Gathering of Anonymous Agents

Motivated by the increasing popularity of mobile agents and swarm robotics, we study the fundamental and widely studied problem of gathering k autonomous and anonymous agents placed in arbitrary vertices of a graph comprising n nodes. In this work, we present algorithms that, for the first time, ensure gathering of anonymous mobile agents in any arbitrary graph. Moreover, our algorithms are fast. The canonical case where the graph is complete and k=n runs in expected time that is sublogarithmic in n. Importantly, these robot swarms are often deployed in vulnerable contexts where security may be compromised.

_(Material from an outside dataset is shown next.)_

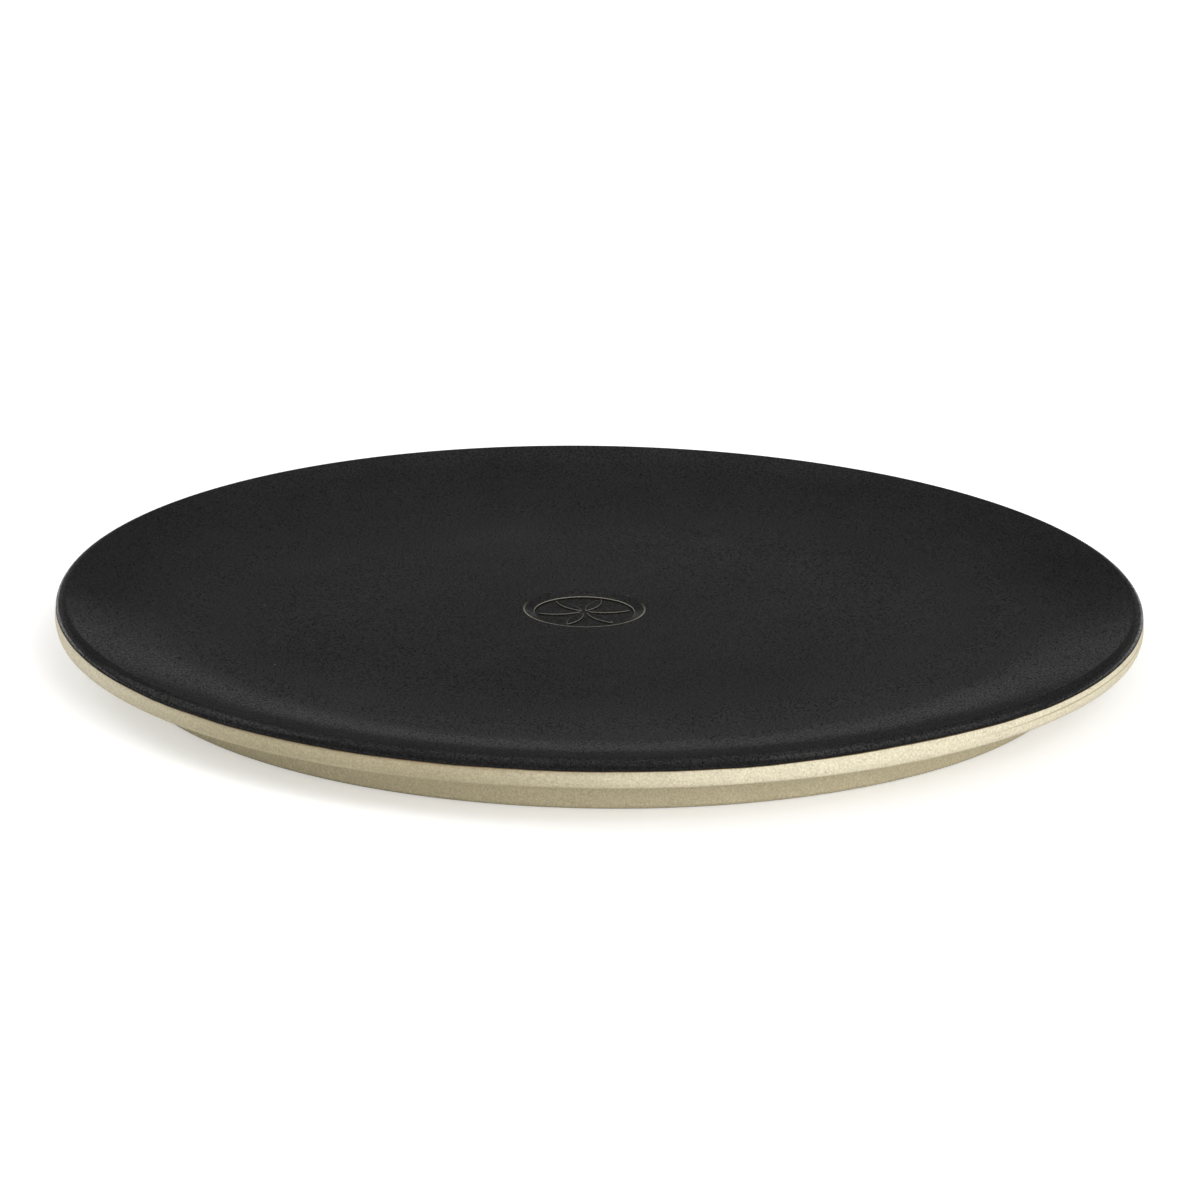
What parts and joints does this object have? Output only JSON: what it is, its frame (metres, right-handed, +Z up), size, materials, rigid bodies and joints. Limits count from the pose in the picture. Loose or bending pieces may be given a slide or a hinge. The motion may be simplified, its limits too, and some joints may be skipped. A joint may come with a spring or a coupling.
{
  "type": "pizza stone",
  "caption": "Round dished baking stone of bare fired clay with a black glazed top, a raised rim, a stepped standing ring underneath and a pressed rosette in the floor.",
  "frame": {"origin": "centre of the standing ring, on the surface that the stone rests on", "axes": "+Z up along the stone's axis, +X to the right and +Y away from the viewer of the picture, with the rosette 5.2 mm off the axis towards -X"},
  "size_m": [0.37, 0.37, 0.0236],
  "materials": {
    "bare_clay": "matte, sandy",
    "black_glaze": "satin black"
  },
  "bodies": {
    "root": {"clay_body": "bare_clay", "glaze_coat": "black_glaze"}
  },
  "joints": []
}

Thus, we consider the case where f of the agents are Byzantine (i.e., compromised and therefore malicious) and can deviate from the protocol in an adversarial manner. Our main result is a fast gathering algorithm when the Byzantine agents are controlled by a strongly adaptive adversary that -- in each round -- can view all the moves made by the good agents and then strategically make the moves of all Byzantine agents in a coordinated fashion. For the canonical case where the graph is complete and k=n, we provide a gathering algorithm that runs in time that is polylogarithmic in n provided f ∈ Ø(k/log k). This is the first known result on gathering anonymous agents with Byzantine failures. Our results generalize to arbitrary graphs and hold with high probability. Moreover, we complement our upper bounds with lower bounds that are tight to within polylog (n) factors.